Welfare utilitarianism might be viewed as a sort of middle ground between hedonism and preference utilitarianism. Welfare utilitarianism basically accepts that preference satisfaction should be maximized, but that there are certain basic needs, the satisfaction of which is necessary to all humans, or that one cannot simply take people's demonstrated preferences at face value, because they may be constrained (or misshaped) by circumstances of which one must take account. Robert Goodin has endorsed a utilitarianism of a welfarist kind and argued for a basic income on the grounds that they are "less prying and intrusive, less demeaning and debasing" than conventional programs of income support, and they "simply make fewer assumptions and presumptions about whom they are aiding." Although Goodin is no doubt correct when he rejects some presumptions built into regular social programs (for instance, regarding a "conservative" family structure), there may be other presumptions that the hedonist must accept; for instance, that the social benefits are used to enable a lifestyle consistent with the Epicurean-Millian lifestyle described above.

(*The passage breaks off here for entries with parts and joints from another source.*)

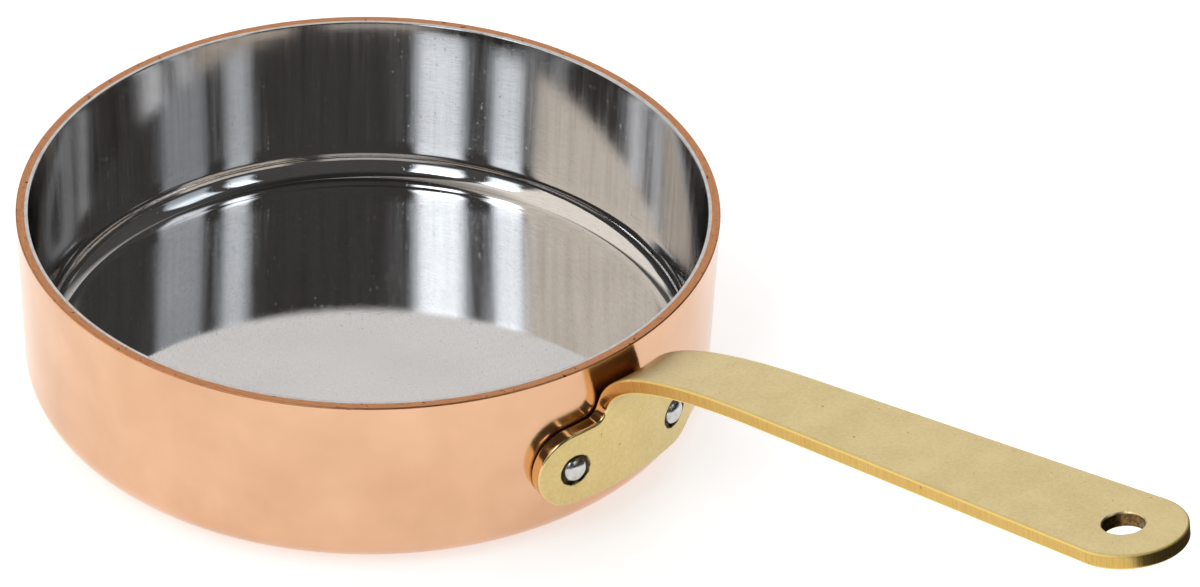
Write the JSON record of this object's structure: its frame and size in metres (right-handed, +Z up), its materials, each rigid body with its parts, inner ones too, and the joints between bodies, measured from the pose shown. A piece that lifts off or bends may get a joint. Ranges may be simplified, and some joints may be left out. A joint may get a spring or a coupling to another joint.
{
  "type": "saucepan",
  "caption": "Small straight-sided copper saucepan with a bright metal lining and a riveted flat brass bar handle that ends in a hanging hole.",
  "frame": {"origin": "centre of the flat base, on the surface the pan stands on", "axes": "+Z up, +X out along the handle, symmetric about the XZ plane"},
  "size_m": [0.2878, 0.144, 0.0668],
  "materials": {
    "copper": "polished copper with faint hand-polishing marks",
    "lining": "polished, with fine turning and rubbing marks",
    "brass": "satin faces, ground edges",
    "rivet": "hammered and polished"
  },
  "bodies": {
    "root": {"copper_body": "copper", "steel_lining": "lining", "brass_handle": "brass", "rivet_left": "rivet", "rivet_right": "rivet"}
  },
  "joints": []
}
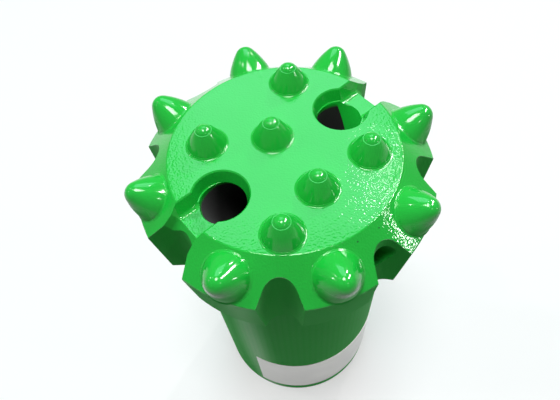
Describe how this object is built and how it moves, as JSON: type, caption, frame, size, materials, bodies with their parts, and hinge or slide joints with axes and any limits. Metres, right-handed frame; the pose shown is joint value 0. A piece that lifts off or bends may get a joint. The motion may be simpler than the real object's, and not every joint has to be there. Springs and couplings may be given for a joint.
{
  "type": "button drill bit",
  "caption": "Top-hammer rock drilling button bit: fluted head, inclined gauge buttons, conical front buttons, flushing holes and a left-hand threaded skirt.",
  "frame": {"origin": "centre of the skirt's open end, on the bit's axis, in the plane of the end face", "axes": "+Z along the bit's axis from the skirt's end to the front face; +Y away from the picture's camera, +X to its right"},
  "size_m": [0.0978, 0.0979, 0.1676],
  "materials": {
    "body_enamel": "glossy green enamel over steel, bare dark steel in the bores",
    "button_enamel": "glossy green enamel over tungsten carbide",
    "sticker": "plain off-white satin sticker"
  },
  "bodies": {
    "root": {"bit_body": "body_enamel", "gauge_button_1": "button_enamel", "gauge_button_2": "button_enamel", "gauge_button_3": "button_enamel", "gauge_button_4": "button_enamel", "gauge_button_5": "button_enamel", "gauge_button_6": "button_enamel", "gauge_button_7": "button_enamel", "gauge_button_8": "button_enamel", "front_button_1": "button_enamel", "front_button_2": "button_enamel", "front_button_3": "button_enamel", "front_button_4": "button_enamel", "front_button_5": "button_enamel", "front_button_6": "button_enamel", "label": "sticker"}
  },
  "joints": []
}
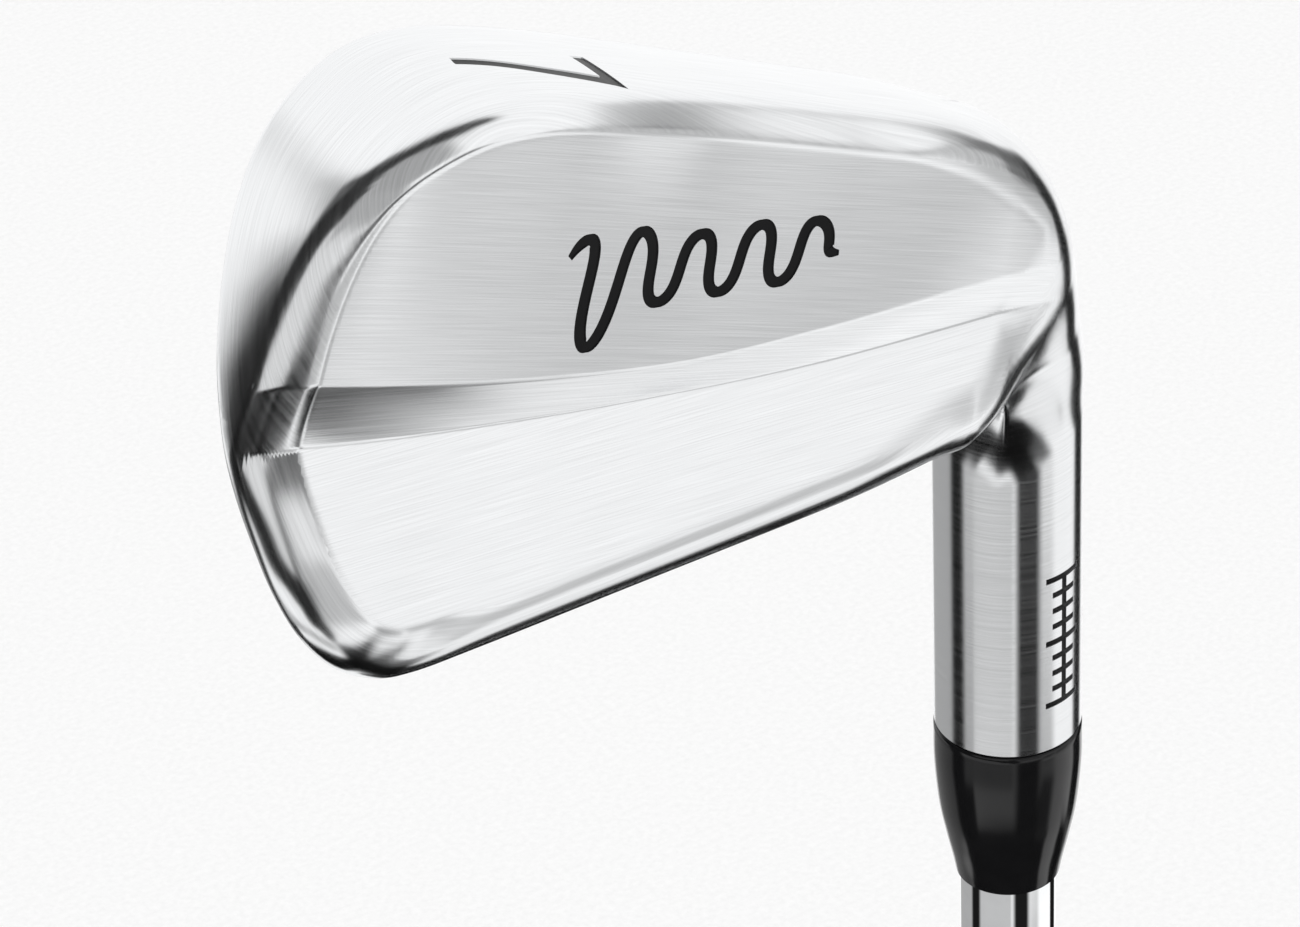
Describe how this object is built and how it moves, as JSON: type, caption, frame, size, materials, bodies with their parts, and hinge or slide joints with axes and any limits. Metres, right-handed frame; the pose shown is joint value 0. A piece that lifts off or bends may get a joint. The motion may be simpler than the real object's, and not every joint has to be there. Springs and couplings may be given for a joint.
{
  "type": "iron golf club",
  "caption": "Full-length right-handed muscle-back iron golf club: satin forged head with a mid-iron loft, black ferrule, stepped steel shaft and tapered rubber grip.",
  "frame": {"origin": "centre of the grip's butt end, on the shaft axis", "axes": "+Z along the shaft axis from the grip towards the head; the toe of the head points to -X and the back of the head to -Y, so the striking face looks towards +Y"},
  "size_m": [0.0991, 0.0395, 0.9663],
  "materials": {
    "satin_chrome": "satin brushed nickel-chrome plate",
    "bright_chrome": "mirror",
    "black_enamel": "gloss paint fill",
    "ferrule_plastic": "polished",
    "cured_epoxy": "clear amber resin",
    "weight_brass": "turned",
    "band_vinyl": "satin film",
    "grip_tape": "matte",
    "grip_rubber": "matte textured",
    "white_enamel": "satin paint fill",
    "cap_plastic": "satin"
  },
  "bodies": {
    "root": {"head_forging": "satin_chrome", "sole_number_fill": "black_enamel", "back_mark_fill": "black_enamel", "hosel_scale_fill": "black_enamel", "ferrule": "ferrule_plastic", "hosel_epoxy": "cured_epoxy", "tip_weight": "weight_brass", "shaft": "bright_chrome", "shaft_band": "band_vinyl", "grip_tape": "grip_tape", "grip_sleeve": "grip_rubber", "grip_ring_fill": "white_enamel", "grip_end_cap": "cap_plastic"}
  },
  "joints": []
}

If we have reasons to assume that social benefits will not be spent in that way by most people who receive them, then those benefits should perhaps not take the form of a universal basic income. On the other hand, it might be difficult to imagine that traditional social benefits would do a better job in furthering that lifestyle. Thus, the hedonist who rejects basic income will probably need to get seriously creative in order to come up with a scheme that will be superior to both basic income and traditional welfare programs.